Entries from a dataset
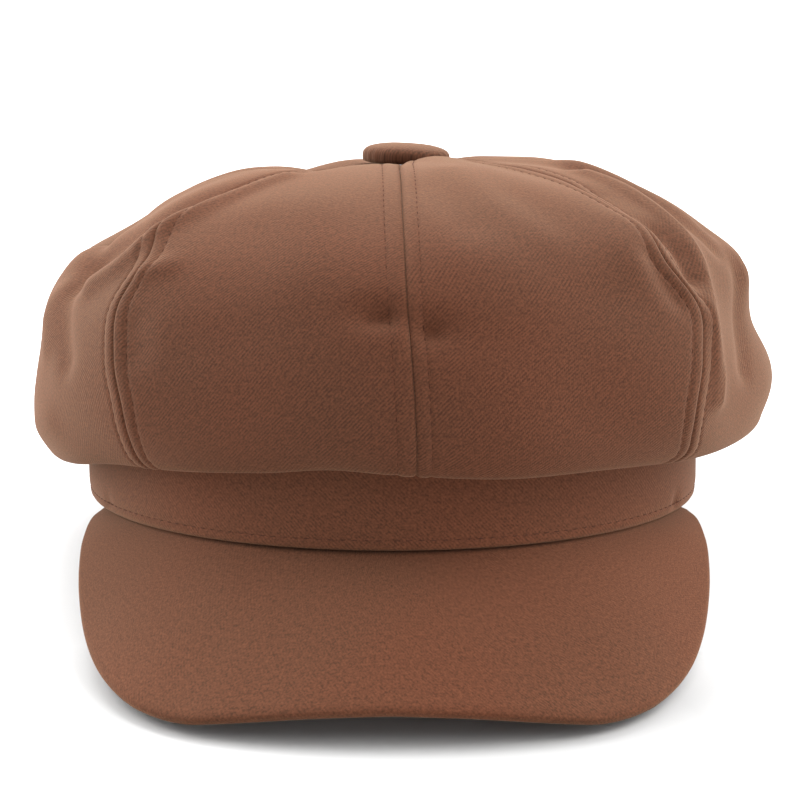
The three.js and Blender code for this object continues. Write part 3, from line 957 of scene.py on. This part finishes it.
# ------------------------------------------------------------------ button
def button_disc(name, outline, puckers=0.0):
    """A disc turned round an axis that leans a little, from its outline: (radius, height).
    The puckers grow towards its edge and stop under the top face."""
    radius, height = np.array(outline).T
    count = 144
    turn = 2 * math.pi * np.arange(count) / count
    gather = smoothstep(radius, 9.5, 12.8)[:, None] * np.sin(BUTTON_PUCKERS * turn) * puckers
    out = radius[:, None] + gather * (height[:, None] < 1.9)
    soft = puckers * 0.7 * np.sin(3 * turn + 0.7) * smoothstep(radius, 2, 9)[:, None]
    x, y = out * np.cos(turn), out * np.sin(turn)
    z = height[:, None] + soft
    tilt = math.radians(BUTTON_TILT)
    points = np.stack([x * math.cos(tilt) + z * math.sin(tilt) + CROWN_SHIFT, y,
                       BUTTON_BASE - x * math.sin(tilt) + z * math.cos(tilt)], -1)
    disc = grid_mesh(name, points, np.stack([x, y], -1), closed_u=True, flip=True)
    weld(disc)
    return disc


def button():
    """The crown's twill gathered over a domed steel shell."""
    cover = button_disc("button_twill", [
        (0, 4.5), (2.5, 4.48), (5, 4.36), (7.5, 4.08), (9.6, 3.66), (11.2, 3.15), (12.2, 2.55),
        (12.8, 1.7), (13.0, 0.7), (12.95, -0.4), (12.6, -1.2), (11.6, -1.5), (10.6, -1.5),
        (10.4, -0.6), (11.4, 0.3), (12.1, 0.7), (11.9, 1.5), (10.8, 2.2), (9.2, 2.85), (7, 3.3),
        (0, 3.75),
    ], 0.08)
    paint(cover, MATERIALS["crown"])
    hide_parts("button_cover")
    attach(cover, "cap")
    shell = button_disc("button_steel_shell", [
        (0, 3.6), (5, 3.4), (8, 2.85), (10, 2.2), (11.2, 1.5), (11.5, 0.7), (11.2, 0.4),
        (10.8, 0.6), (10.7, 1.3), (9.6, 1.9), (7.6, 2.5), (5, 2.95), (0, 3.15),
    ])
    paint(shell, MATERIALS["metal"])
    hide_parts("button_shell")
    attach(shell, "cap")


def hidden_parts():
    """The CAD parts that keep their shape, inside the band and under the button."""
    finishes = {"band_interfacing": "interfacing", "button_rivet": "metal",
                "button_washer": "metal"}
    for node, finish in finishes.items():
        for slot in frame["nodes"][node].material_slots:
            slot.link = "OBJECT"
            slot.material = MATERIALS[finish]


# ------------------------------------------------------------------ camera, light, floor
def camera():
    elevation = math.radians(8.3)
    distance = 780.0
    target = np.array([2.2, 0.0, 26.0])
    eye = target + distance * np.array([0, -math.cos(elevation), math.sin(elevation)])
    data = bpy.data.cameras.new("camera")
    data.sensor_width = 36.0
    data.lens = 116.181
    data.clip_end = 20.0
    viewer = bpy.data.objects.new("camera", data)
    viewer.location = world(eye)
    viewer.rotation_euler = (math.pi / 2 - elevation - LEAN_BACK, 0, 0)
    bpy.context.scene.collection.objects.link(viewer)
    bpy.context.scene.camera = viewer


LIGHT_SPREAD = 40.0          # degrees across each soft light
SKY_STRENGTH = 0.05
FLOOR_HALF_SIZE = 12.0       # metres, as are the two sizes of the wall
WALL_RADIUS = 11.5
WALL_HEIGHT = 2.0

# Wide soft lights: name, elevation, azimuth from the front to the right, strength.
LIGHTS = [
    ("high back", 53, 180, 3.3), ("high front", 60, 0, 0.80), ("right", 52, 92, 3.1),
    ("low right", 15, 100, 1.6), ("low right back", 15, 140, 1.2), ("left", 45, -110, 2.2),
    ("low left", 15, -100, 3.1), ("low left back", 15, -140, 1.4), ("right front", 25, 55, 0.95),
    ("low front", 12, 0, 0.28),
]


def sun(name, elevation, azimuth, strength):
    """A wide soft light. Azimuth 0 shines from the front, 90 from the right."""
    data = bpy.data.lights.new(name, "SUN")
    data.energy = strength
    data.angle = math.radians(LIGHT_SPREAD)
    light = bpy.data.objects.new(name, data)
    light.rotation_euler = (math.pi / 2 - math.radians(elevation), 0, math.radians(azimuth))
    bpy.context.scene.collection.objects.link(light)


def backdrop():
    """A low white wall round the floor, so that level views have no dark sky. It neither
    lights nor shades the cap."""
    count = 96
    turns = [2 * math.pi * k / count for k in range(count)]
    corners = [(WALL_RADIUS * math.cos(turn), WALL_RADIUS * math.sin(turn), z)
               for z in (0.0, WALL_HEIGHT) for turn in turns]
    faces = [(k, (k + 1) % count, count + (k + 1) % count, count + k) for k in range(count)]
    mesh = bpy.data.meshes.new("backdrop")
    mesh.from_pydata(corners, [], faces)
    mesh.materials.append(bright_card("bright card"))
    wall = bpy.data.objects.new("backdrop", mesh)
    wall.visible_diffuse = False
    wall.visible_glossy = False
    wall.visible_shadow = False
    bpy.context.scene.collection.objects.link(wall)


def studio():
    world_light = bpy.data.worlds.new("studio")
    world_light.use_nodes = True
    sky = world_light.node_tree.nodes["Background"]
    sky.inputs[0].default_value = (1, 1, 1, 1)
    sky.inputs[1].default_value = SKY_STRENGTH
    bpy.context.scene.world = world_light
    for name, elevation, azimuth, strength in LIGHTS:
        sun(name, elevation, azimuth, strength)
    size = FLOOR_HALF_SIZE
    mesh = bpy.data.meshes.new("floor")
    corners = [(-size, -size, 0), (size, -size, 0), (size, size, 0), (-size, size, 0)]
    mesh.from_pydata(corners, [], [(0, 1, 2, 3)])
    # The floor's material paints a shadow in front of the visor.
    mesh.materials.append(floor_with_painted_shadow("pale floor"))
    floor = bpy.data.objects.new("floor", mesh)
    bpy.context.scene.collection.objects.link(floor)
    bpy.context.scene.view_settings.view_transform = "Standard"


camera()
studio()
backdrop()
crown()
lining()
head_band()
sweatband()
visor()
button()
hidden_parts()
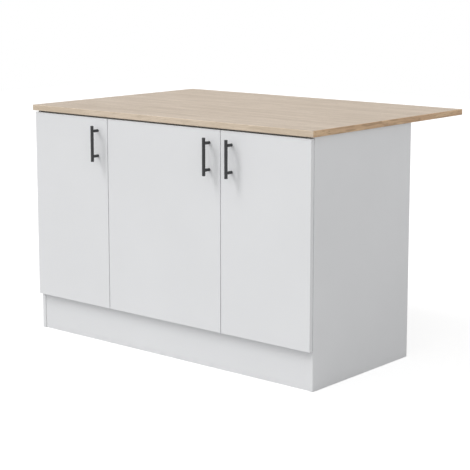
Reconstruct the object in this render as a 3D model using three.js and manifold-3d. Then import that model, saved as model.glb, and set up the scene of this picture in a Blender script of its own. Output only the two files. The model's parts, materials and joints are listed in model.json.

— Task to complete —
Reproduce each entry above exactly, keeping every word.

— Task output —
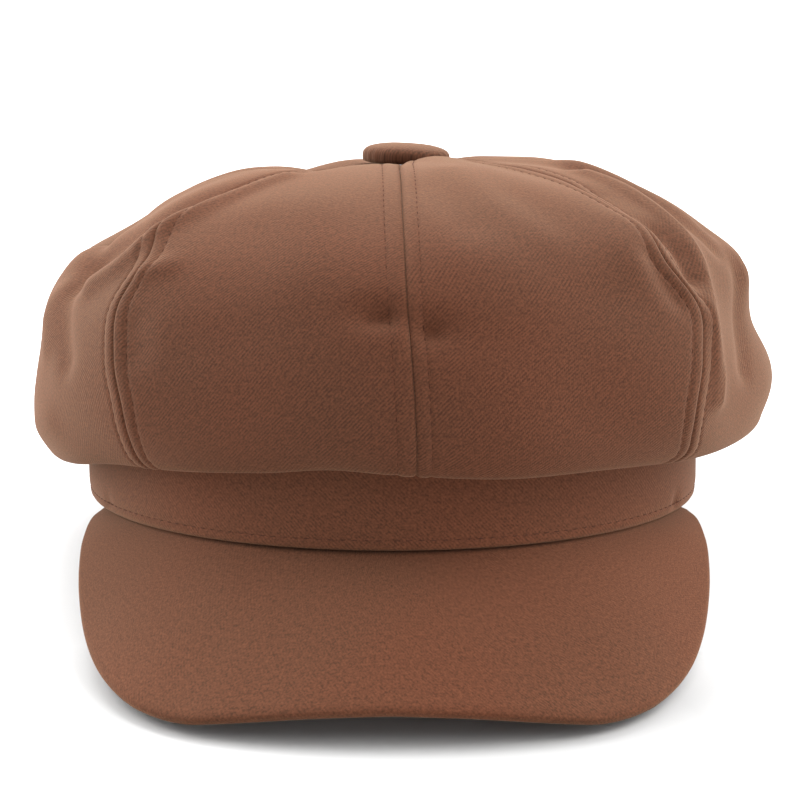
The three.js and Blender code for this object continues. Write part 3, from line 957 of scene.py on. This part finishes it.
# ------------------------------------------------------------------ button
def button_disc(name, outline, puckers=0.0):
    """A disc turned round an axis that leans a little, from its outline: (radius, height).
    The puckers grow towards its edge and stop under the top face."""
    radius, height = np.array(outline).T
    count = 144
    turn = 2 * math.pi * np.arange(count) / count
    gather = smoothstep(radius, 9.5, 12.8)[:, None] * np.sin(BUTTON_PUCKERS * turn) * puckers
    out = radius[:, None] + gather * (height[:, None] < 1.9)
    soft = puckers * 0.7 * np.sin(3 * turn + 0.7) * smoothstep(radius, 2, 9)[:, None]
    x, y = out * np.cos(turn), out * np.sin(turn)
    z = height[:, None] + soft
    tilt = math.radians(BUTTON_TILT)
    points = np.stack([x * math.cos(tilt) + z * math.sin(tilt) + CROWN_SHIFT, y,
                       BUTTON_BASE - x * math.sin(tilt) + z * math.cos(tilt)], -1)
    disc = grid_mesh(name, points, np.stack([x, y], -1), closed_u=True, flip=True)
    weld(disc)
    return disc


def button():
    """The crown's twill gathered over a domed steel shell."""
    cover = button_disc("button_twill", [
        (0, 4.5), (2.5, 4.48), (5, 4.36), (7.5, 4.08), (9.6, 3.66), (11.2, 3.15), (12.2, 2.55),
        (12.8, 1.7), (13.0, 0.7), (12.95, -0.4), (12.6, -1.2), (11.6, -1.5), (10.6, -1.5),
        (10.4, -0.6), (11.4, 0.3), (12.1, 0.7), (11.9, 1.5), (10.8, 2.2), (9.2, 2.85), (7, 3.3),
        (0, 3.75),
    ], 0.08)
    paint(cover, MATERIALS["crown"])
    hide_parts("button_cover")
    attach(cover, "cap")
    shell = button_disc("button_steel_shell", [
        (0, 3.6), (5, 3.4), (8, 2.85), (10, 2.2), (11.2, 1.5), (11.5, 0.7), (11.2, 0.4),
        (10.8, 0.6), (10.7, 1.3), (9.6, 1.9), (7.6, 2.5), (5, 2.95), (0, 3.15),
    ])
    paint(shell, MATERIALS["metal"])
    hide_parts("button_shell")
    attach(shell, "cap")


def hidden_parts():
    """The CAD parts that keep their shape, inside the band and under the button."""
    finishes = {"band_interfacing": "interfacing", "button_rivet": "metal",
                "button_washer": "metal"}
    for node, finish in finishes.items():
        for slot in frame["nodes"][node].material_slots:
            slot.link = "OBJECT"
            slot.material = MATERIALS[finish]


# ------------------------------------------------------------------ camera, light, floor
def camera():
    elevation = math.radians(8.3)
    distance = 780.0
    target = np.array([2.2, 0.0, 26.0])
    eye = target + distance * np.array([0, -math.cos(elevation), math.sin(elevation)])
    data = bpy.data.cameras.new("camera")
    data.sensor_width = 36.0
    data.lens = 116.181
    data.clip_end = 20.0
    viewer = bpy.data.objects.new("camera", data)
    viewer.location = world(eye)
    viewer.rotation_euler = (math.pi / 2 - elevation - LEAN_BACK, 0, 0)
    bpy.context.scene.collection.objects.link(viewer)
    bpy.context.scene.camera = viewer


LIGHT_SPREAD = 40.0          # degrees across each soft light
SKY_STRENGTH = 0.05
FLOOR_HALF_SIZE = 12.0       # metres, as are the two sizes of the wall
WALL_RADIUS = 11.5
WALL_HEIGHT = 2.0

# Wide soft lights: name, elevation, azimuth from the front to the right, strength.
LIGHTS = [
    ("high back", 53, 180, 3.3), ("high front", 60, 0, 0.80), ("right", 52, 92, 3.1),
    ("low right", 15, 100, 1.6), ("low right back", 15, 140, 1.2), ("left", 45, -110, 2.2),
    ("low left", 15, -100, 3.1), ("low left back", 15, -140, 1.4), ("right front", 25, 55, 0.95),
    ("low front", 12, 0, 0.28),
]


def sun(name, elevation, azimuth, strength):
    """A wide soft light. Azimuth 0 shines from the front, 90 from the right."""
    data = bpy.data.lights.new(name, "SUN")
    data.energy = strength
    data.angle = math.radians(LIGHT_SPREAD)
    light = bpy.data.objects.new(name, data)
    light.rotation_euler = (math.pi / 2 - math.radians(elevation), 0, math.radians(azimuth))
    bpy.context.scene.collection.objects.link(light)


def backdrop():
    """A low white wall round the floor, so that level views have no dark sky. It neither
    lights nor shades the cap."""
    count = 96
    turns = [2 * math.pi * k / count for k in range(count)]
    corners = [(WALL_RADIUS * math.cos(turn), WALL_RADIUS * math.sin(turn), z)
               for z in (0.0, WALL_HEIGHT) for turn in turns]
    faces = [(k, (k + 1) % count, count + (k + 1) % count, count + k) for k in range(count)]
    mesh = bpy.data.meshes.new("backdrop")
    mesh.from_pydata(corners, [], faces)
    mesh.materials.append(bright_card("bright card"))
    wall = bpy.data.objects.new("backdrop", mesh)
    wall.visible_diffuse = False
    wall.visible_glossy = False
    wall.visible_shadow = False
    bpy.context.scene.collection.objects.link(wall)


def studio():
    world_light = bpy.data.worlds.new("studio")
    world_light.use_nodes = True
    sky = world_light.node_tree.nodes["Background"]
    sky.inputs[0].default_value = (1, 1, 1, 1)
    sky.inputs[1].default_value = SKY_STRENGTH
    bpy.context.scene.world = world_light
    for name, elevation, azimuth, strength in LIGHTS:
        sun(name, elevation, azimuth, strength)
    size = FLOOR_HALF_SIZE
    mesh = bpy.data.meshes.new("floor")
    corners = [(-size, -size, 0), (size, -size, 0), (size, size, 0), (-size, size, 0)]
    mesh.from_pydata(corners, [], [(0, 1, 2, 3)])
    # The floor's material paints a shadow in front of the visor.
    mesh.materials.append(floor_with_painted_shadow("pale floor"))
    floor = bpy.data.objects.new("floor", mesh)
    bpy.context.scene.collection.objects.link(floor)
    bpy.context.scene.view_settings.view_transform = "Standard"


camera()
studio()
backdrop()
crown()
lining()
head_band()
sweatband()
visor()
button()
hidden_parts()
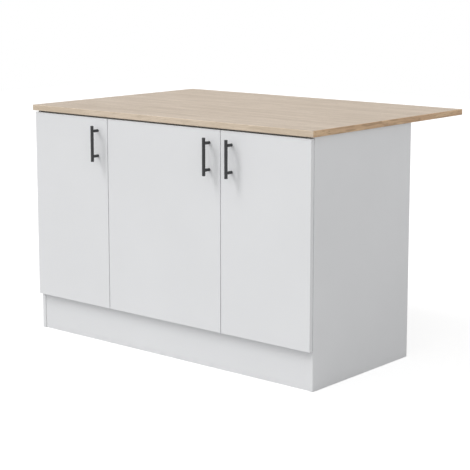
Reconstruct the object in this render as a 3D model using three.js and manifold-3d. Then import that model, saved as model.glb, and set up the scene of this picture in a Blender script of its own. Output only the two files. The model's parts, materials and joints are listed in model.json.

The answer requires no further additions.